:: Data listing
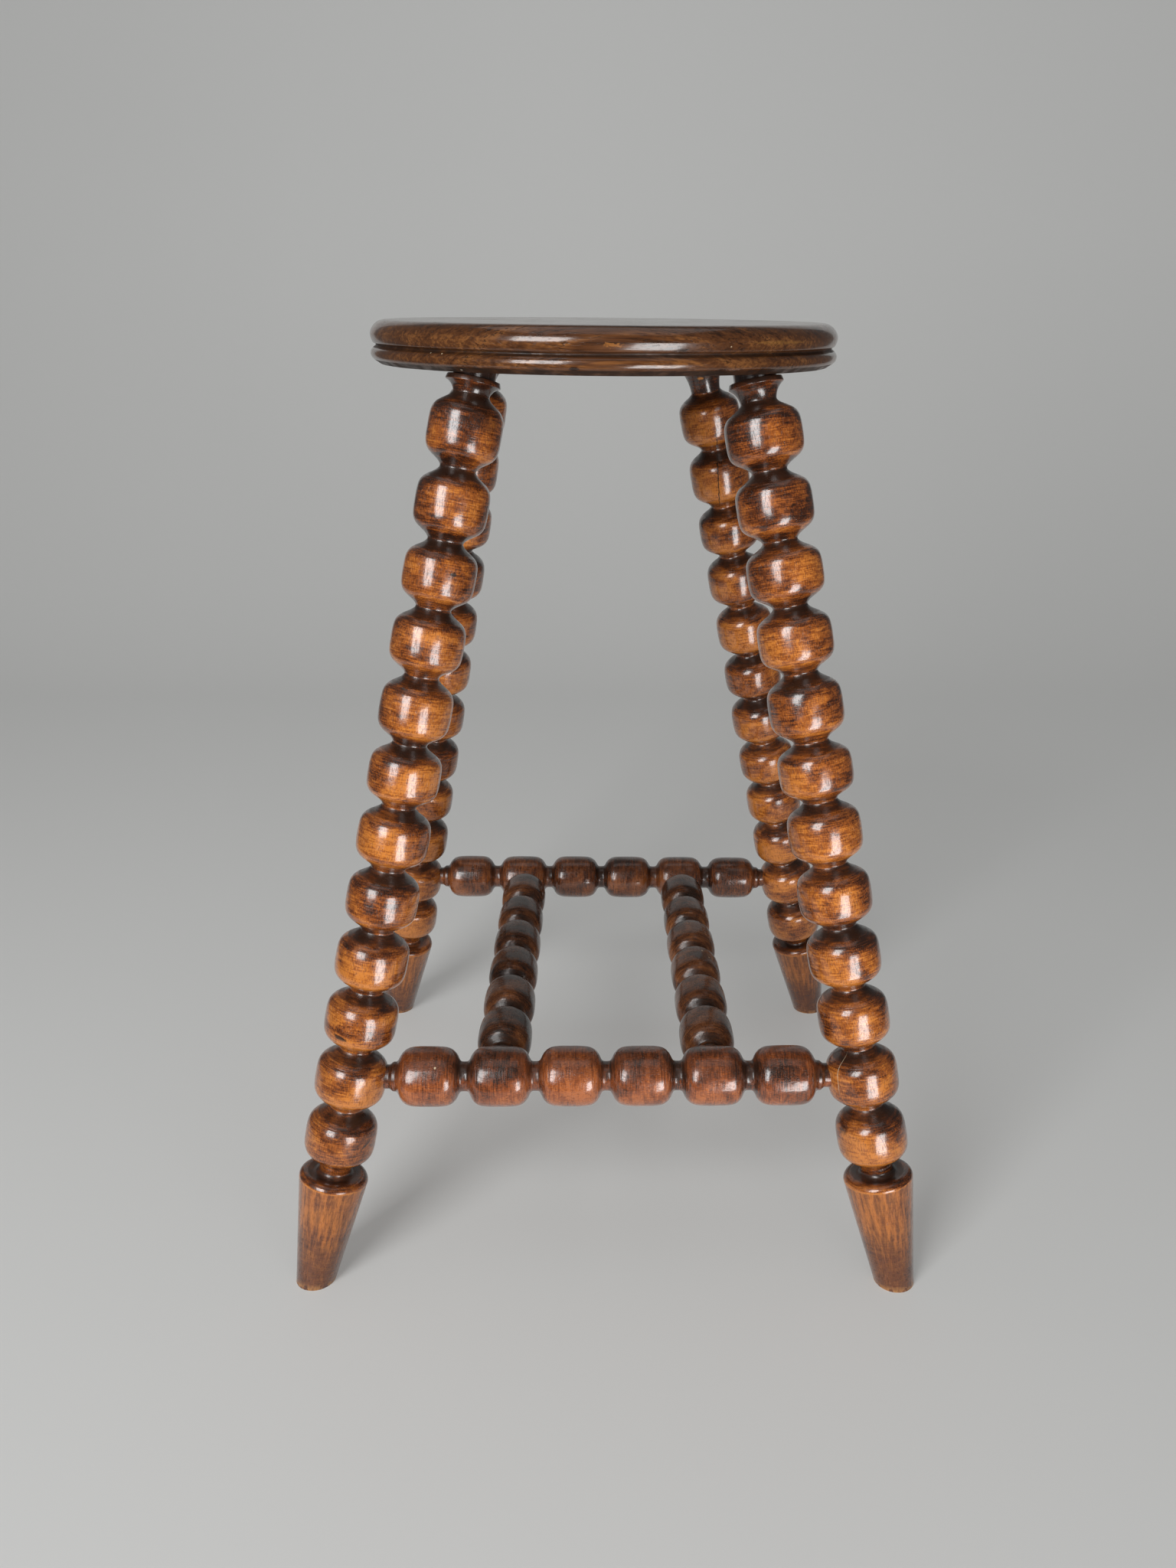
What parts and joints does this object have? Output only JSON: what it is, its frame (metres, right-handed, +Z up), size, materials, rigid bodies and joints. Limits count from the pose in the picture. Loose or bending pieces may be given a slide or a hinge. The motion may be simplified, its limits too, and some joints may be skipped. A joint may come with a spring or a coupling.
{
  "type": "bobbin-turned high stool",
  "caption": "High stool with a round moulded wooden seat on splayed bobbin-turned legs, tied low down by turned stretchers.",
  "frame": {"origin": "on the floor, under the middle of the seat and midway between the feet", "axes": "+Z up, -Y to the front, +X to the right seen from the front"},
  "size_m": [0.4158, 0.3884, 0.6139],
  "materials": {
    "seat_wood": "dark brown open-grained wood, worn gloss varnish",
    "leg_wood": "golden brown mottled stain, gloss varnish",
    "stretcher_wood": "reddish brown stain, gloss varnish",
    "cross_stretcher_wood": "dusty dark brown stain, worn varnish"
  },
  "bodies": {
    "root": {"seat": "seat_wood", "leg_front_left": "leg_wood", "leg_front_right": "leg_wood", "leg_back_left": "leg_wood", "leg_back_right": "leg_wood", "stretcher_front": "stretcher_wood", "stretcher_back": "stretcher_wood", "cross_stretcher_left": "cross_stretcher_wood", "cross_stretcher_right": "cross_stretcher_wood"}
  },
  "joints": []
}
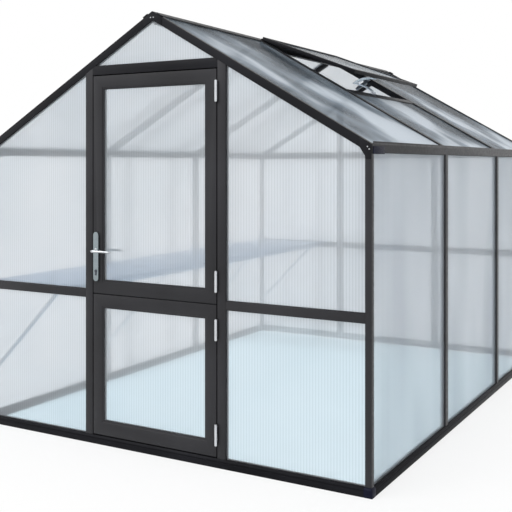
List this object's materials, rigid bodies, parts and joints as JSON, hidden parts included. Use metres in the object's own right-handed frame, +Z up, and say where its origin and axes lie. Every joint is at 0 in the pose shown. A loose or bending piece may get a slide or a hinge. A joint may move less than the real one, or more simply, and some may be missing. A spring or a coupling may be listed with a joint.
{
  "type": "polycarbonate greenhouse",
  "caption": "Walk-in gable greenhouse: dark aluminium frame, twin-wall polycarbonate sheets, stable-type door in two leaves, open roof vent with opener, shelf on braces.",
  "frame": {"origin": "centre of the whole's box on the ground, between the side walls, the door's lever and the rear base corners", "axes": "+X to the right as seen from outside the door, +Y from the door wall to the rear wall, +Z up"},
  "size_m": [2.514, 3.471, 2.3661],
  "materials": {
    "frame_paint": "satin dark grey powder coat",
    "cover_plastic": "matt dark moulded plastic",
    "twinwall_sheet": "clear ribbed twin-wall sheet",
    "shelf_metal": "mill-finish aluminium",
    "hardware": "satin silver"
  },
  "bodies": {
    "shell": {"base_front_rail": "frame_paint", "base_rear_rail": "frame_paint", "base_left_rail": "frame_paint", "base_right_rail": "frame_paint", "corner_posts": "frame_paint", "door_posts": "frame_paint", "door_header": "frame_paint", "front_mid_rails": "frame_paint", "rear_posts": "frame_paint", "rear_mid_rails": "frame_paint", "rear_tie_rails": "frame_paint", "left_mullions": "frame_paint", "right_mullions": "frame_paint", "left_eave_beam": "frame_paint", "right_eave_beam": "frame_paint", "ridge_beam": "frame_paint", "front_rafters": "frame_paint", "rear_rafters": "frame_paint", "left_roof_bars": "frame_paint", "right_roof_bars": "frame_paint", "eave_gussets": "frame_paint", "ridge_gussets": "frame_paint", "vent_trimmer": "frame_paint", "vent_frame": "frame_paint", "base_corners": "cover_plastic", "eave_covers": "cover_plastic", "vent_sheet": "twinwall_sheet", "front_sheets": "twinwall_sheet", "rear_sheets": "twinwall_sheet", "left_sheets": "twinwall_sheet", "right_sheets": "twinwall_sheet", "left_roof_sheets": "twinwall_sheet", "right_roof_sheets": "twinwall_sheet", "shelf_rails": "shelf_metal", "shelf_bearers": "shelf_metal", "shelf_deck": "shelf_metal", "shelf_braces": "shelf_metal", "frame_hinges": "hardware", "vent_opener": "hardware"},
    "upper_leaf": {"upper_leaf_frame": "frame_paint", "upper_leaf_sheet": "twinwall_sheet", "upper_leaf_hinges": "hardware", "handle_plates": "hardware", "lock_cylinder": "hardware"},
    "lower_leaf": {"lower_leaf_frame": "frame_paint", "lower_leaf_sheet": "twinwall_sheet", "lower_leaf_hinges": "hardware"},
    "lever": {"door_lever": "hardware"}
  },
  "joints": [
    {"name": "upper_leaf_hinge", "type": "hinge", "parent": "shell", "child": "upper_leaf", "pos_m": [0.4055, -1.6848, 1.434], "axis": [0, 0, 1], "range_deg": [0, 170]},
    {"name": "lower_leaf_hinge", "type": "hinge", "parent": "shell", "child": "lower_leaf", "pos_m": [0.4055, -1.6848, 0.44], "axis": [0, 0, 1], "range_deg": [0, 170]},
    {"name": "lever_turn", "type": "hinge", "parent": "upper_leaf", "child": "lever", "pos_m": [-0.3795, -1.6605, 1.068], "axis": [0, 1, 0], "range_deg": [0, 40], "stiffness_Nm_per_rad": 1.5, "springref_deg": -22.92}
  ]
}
::::
> [Short problem]: Print the records once more, exactly as they were given.

> [Complete answer]:
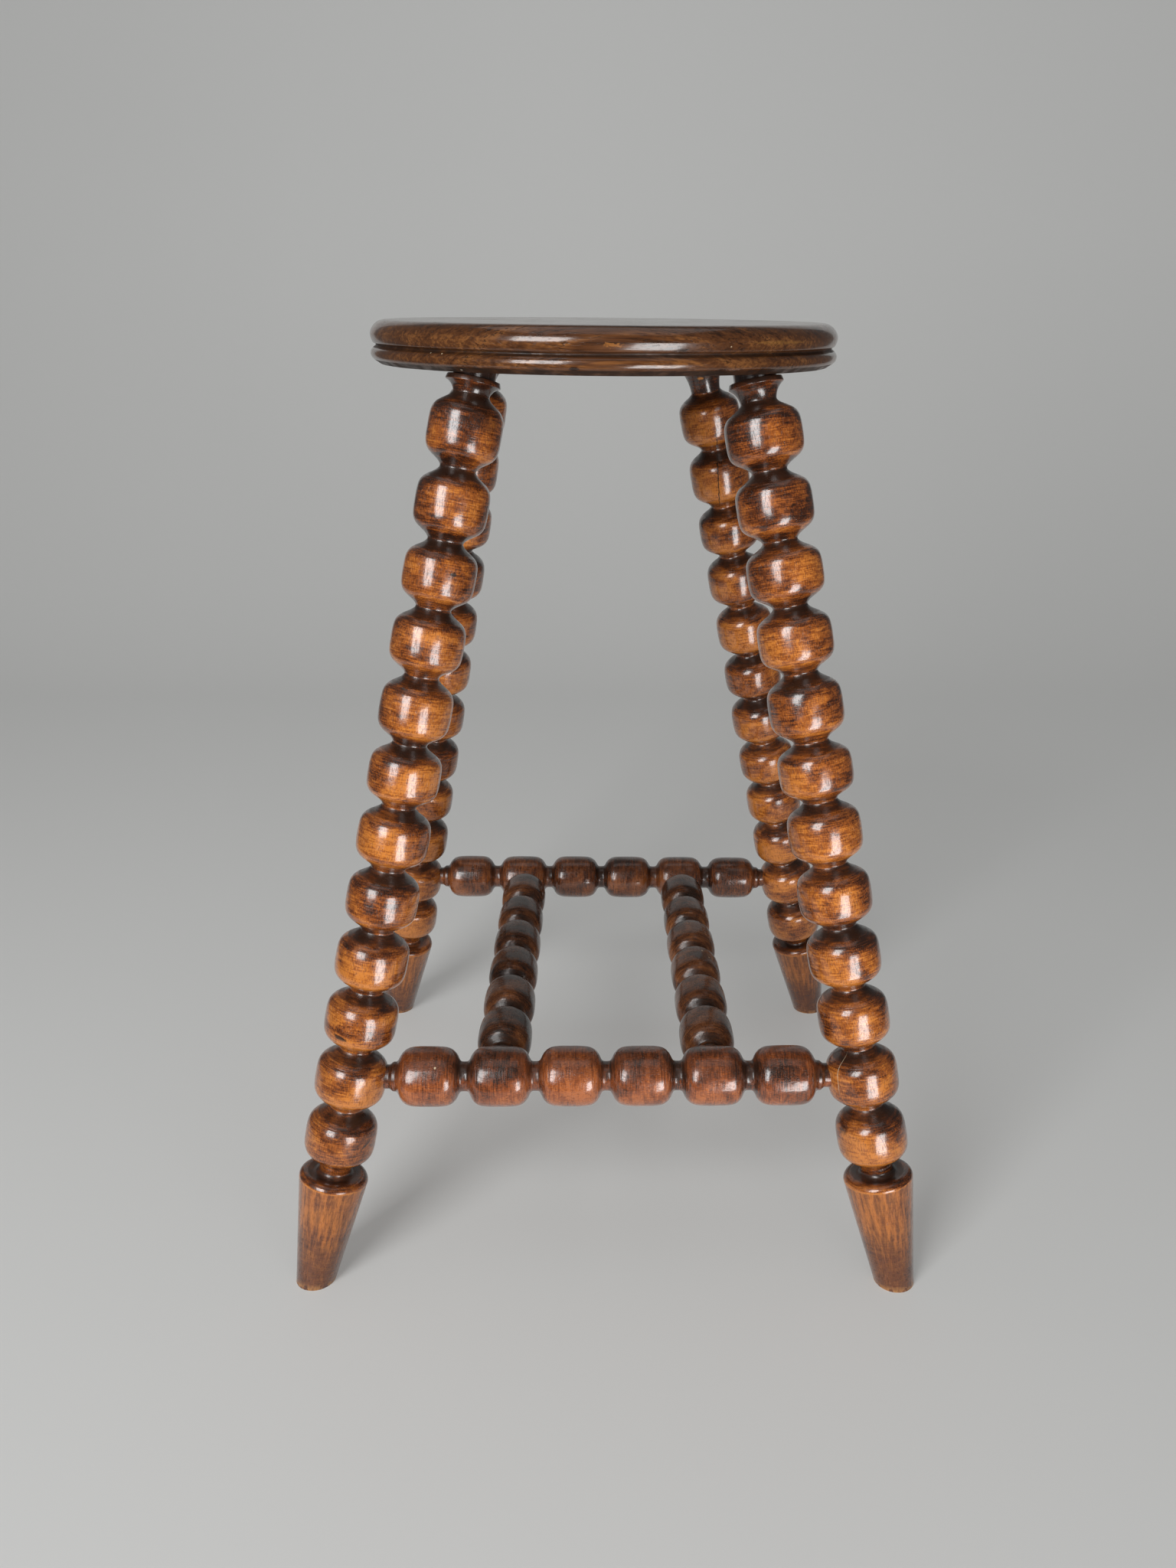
What parts and joints does this object have? Output only JSON: what it is, its frame (metres, right-handed, +Z up), size, materials, rigid bodies and joints. Limits count from the pose in the picture. Loose or bending pieces may be given a slide or a hinge. The motion may be simplified, its limits too, and some joints may be skipped. A joint may come with a spring or a coupling.
{
  "type": "bobbin-turned high stool",
  "caption": "High stool with a round moulded wooden seat on splayed bobbin-turned legs, tied low down by turned stretchers.",
  "frame": {"origin": "on the floor, under the middle of the seat and midway between the feet", "axes": "+Z up, -Y to the front, +X to the right seen from the front"},
  "size_m": [0.4158, 0.3884, 0.6139],
  "materials": {
    "seat_wood": "dark brown open-grained wood, worn gloss varnish",
    "leg_wood": "golden brown mottled stain, gloss varnish",
    "stretcher_wood": "reddish brown stain, gloss varnish",
    "cross_stretcher_wood": "dusty dark brown stain, worn varnish"
  },
  "bodies": {
    "root": {"seat": "seat_wood", "leg_front_left": "leg_wood", "leg_front_right": "leg_wood", "leg_back_left": "leg_wood", "leg_back_right": "leg_wood", "stretcher_front": "stretcher_wood", "stretcher_back": "stretcher_wood", "cross_stretcher_left": "cross_stretcher_wood", "cross_stretcher_right": "cross_stretcher_wood"}
  },
  "joints": []
}
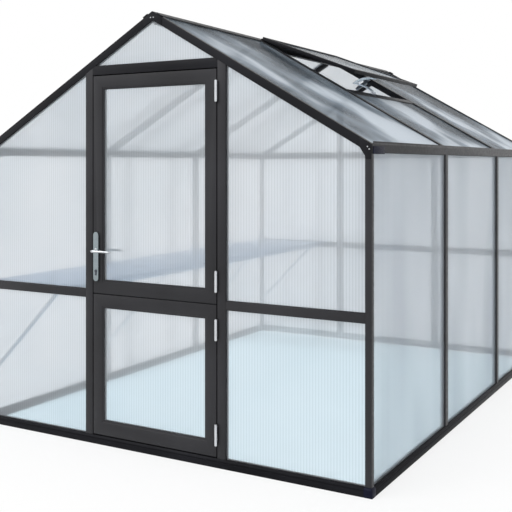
List this object's materials, rigid bodies, parts and joints as JSON, hidden parts included. Use metres in the object's own right-handed frame, +Z up, and say where its origin and axes lie. Every joint is at 0 in the pose shown. A loose or bending piece may get a slide or a hinge. A joint may move less than the real one, or more simply, and some may be missing. A spring or a coupling may be listed with a joint.
{
  "type": "polycarbonate greenhouse",
  "caption": "Walk-in gable greenhouse: dark aluminium frame, twin-wall polycarbonate sheets, stable-type door in two leaves, open roof vent with opener, shelf on braces.",
  "frame": {"origin": "centre of the whole's box on the ground, between the side walls, the door's lever and the rear base corners", "axes": "+X to the right as seen from outside the door, +Y from the door wall to the rear wall, +Z up"},
  "size_m": [2.514, 3.471, 2.3661],
  "materials": {
    "frame_paint": "satin dark grey powder coat",
    "cover_plastic": "matt dark moulded plastic",
    "twinwall_sheet": "clear ribbed twin-wall sheet",
    "shelf_metal": "mill-finish aluminium",
    "hardware": "satin silver"
  },
  "bodies": {
    "shell": {"base_front_rail": "frame_paint", "base_rear_rail": "frame_paint", "base_left_rail": "frame_paint", "base_right_rail": "frame_paint", "corner_posts": "frame_paint", "door_posts": "frame_paint", "door_header": "frame_paint", "front_mid_rails": "frame_paint", "rear_posts": "frame_paint", "rear_mid_rails": "frame_paint", "rear_tie_rails": "frame_paint", "left_mullions": "frame_paint", "right_mullions": "frame_paint", "left_eave_beam": "frame_paint", "right_eave_beam": "frame_paint", "ridge_beam": "frame_paint", "front_rafters": "frame_paint", "rear_rafters": "frame_paint", "left_roof_bars": "frame_paint", "right_roof_bars": "frame_paint", "eave_gussets": "frame_paint", "ridge_gussets": "frame_paint", "vent_trimmer": "frame_paint", "vent_frame": "frame_paint", "base_corners": "cover_plastic", "eave_covers": "cover_plastic", "vent_sheet": "twinwall_sheet", "front_sheets": "twinwall_sheet", "rear_sheets": "twinwall_sheet", "left_sheets": "twinwall_sheet", "right_sheets": "twinwall_sheet", "left_roof_sheets": "twinwall_sheet", "right_roof_sheets": "twinwall_sheet", "shelf_rails": "shelf_metal", "shelf_bearers": "shelf_metal", "shelf_deck": "shelf_metal", "shelf_braces": "shelf_metal", "frame_hinges": "hardware", "vent_opener": "hardware"},
    "upper_leaf": {"upper_leaf_frame": "frame_paint", "upper_leaf_sheet": "twinwall_sheet", "upper_leaf_hinges": "hardware", "handle_plates": "hardware", "lock_cylinder": "hardware"},
    "lower_leaf": {"lower_leaf_frame": "frame_paint", "lower_leaf_sheet": "twinwall_sheet", "lower_leaf_hinges": "hardware"},
    "lever": {"door_lever": "hardware"}
  },
  "joints": [
    {"name": "upper_leaf_hinge", "type": "hinge", "parent": "shell", "child": "upper_leaf", "pos_m": [0.4055, -1.6848, 1.434], "axis": [0, 0, 1], "range_deg": [0, 170]},
    {"name": "lower_leaf_hinge", "type": "hinge", "parent": "shell", "child": "lower_leaf", "pos_m": [0.4055, -1.6848, 0.44], "axis": [0, 0, 1], "range_deg": [0, 170]},
    {"name": "lever_turn", "type": "hinge", "parent": "upper_leaf", "child": "lever", "pos_m": [-0.3795, -1.6605, 1.068], "axis": [0, 1, 0], "range_deg": [0, 40], "stiffness_Nm_per_rad": 1.5, "springref_deg": -22.92}
  ]
}